The text for this sermon is Matthew 22:34-46.  Pastor Jim Kniseley presented this sermon at Resurrection on October 23, 2011, the Nineteenth Sunday after Pentecost.


Dear Friends in Christ,


This afternoon something “out of the ordinary” is going to take place here at Resurrection.  We’re going to have our first-ever “Lutheran Revival.”  Have you ever heard those two words put together before: Lutheran and Revival?  Probably not.  And yet, we have another word that is used in Lutheran circles that comes pretty close: Reformation.  It sure seems to me that both have to do with trying to get back to the basics of the faith, both as individuals and as congregations.


You’ll notice that we are on the cusp of Reformation.  In the chancel area we have green paraments on the altar and pulpit.
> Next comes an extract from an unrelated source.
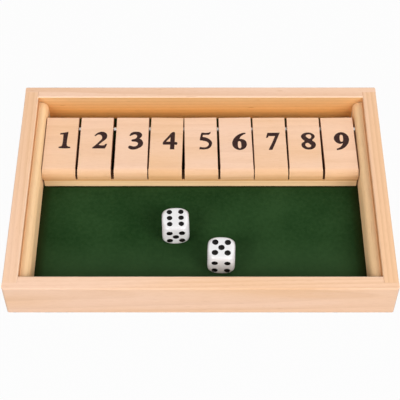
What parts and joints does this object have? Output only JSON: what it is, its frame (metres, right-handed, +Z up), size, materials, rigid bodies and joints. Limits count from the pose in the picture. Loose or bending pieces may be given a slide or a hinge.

That’s for this morning as we observe the Nineteenth Sunday after Pentecost.   Notice also the red banner over the baptismal font.  By this afternoon everything will be red for today’s Revival Service and next week’s Reformation Service.


It sure seems to me that our gospel reading reveals Jesus’ approach to Revival and Reformation.  The church of his day,  both institution and people,  needed new life and change.  The Pharisees had reduced the relationship with God to obeying rules.  They taught and acted as if the only way to please God is to conform to a set of “do’s” and “don’ts” and then everything is well and God is pleased.  And Jesus dared to challenge that thinking!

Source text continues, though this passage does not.